Wanda, apparently, is unfazed by pretty much everything Mike does. Even the Max Richter-levels of operatic chaos that stoke the fires of ‘Choir’ went down well in her books. “You’d think maybe there’d be certain notes she’d react to differently,” Mike laughs, “but she’s pretty much into whatever. To be honest,” he admits, “I’m just being real. I could’ve turned that into a story, but I’m just gonna tell the truth. She’s into it. There would be times where I’d be screaming and really getting into it, and she’d just be politely looking at me, all sweetly.”

“I’ll have all the lights out, and be there in my room, humping the ground.”

Mike Hadreas

With Wanda suitably impressed, and ‘No Shape’ ready to be unleashed, Mike Hadreas – typically – is already looking to the horizon again.

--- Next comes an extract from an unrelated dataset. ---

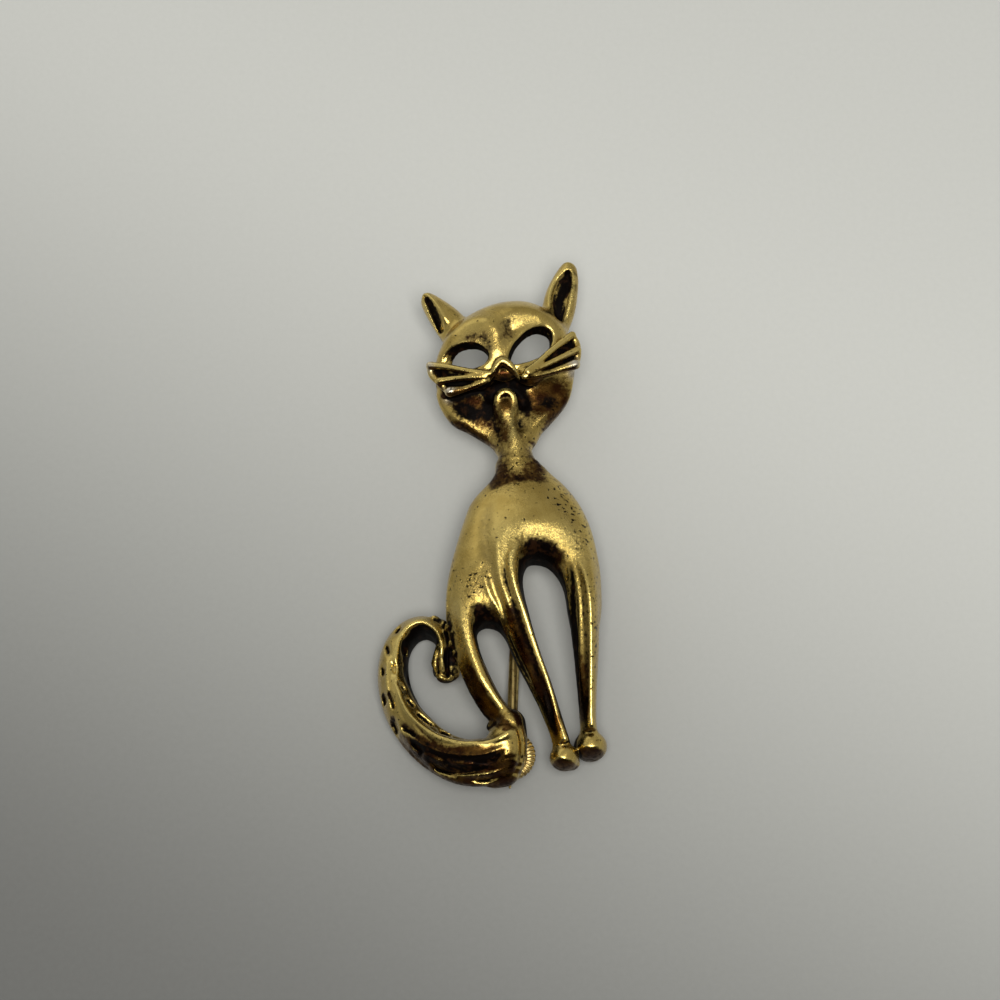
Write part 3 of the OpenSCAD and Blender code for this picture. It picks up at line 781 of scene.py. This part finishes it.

While recording amid the surreal, neon-smog of Los Angeles he found himself unexpectedly falling for the city, and is considering uprooting from his nest in Seattle. He’s got plenty of reasons – ranging from easy access to herbal remedies, to the sorry state of American politics.

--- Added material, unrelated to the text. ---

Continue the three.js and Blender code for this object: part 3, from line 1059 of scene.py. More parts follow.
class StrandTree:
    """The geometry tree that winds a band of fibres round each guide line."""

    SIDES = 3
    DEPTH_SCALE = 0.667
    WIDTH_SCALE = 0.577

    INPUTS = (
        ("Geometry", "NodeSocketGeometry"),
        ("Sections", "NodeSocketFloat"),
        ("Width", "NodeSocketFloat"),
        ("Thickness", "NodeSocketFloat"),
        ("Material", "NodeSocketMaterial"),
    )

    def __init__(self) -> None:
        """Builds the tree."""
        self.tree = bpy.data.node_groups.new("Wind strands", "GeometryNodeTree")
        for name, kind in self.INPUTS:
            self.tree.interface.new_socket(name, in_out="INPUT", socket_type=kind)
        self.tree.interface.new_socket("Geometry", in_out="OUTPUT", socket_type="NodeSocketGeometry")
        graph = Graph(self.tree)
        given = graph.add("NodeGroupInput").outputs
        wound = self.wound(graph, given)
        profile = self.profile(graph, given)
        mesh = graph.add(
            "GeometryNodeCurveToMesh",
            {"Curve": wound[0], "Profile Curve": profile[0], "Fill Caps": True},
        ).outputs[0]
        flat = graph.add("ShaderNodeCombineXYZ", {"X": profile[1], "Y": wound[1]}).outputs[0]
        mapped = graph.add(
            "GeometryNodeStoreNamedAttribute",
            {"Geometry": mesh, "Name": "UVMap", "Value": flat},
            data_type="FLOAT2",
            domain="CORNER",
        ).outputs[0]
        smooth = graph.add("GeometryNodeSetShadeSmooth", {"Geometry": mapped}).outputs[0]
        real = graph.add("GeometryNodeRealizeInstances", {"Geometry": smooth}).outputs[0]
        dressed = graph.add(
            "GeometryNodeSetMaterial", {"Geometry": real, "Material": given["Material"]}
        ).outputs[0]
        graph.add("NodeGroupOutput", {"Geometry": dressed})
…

“It freaked me out,” he laughs. “But the more I went, I saw this weirdness. There’s something really fucked up and creepy about LA that made me like it a lot more. Something seedy about it, and kind of beautiful, too,” he adds, his love of jarring opposites cropping up yet again. “I’m into the convenience and the witchiness of all the health food there. It feels really potiony, all the herbs and tonics and things. I kind of have this fantasy of moving there and just taking tons of herbs,” he adds, “and wearing really thin robes.”

“And to be honest with you,’ he adds, getting serious, “part of the reason I want to move there is because of how things are going in America. I live in a smaller city now, and we’re not very social, there’s no sense of community, I don’t really go outside. I don’t see anybody, let alone any other weirdos or gay people, and stuff. I just feel like I really need to… I’m going to need to straight-up fight.”

Perfume Genius’ new album ‘No Shape’ is out 5th May via Matador.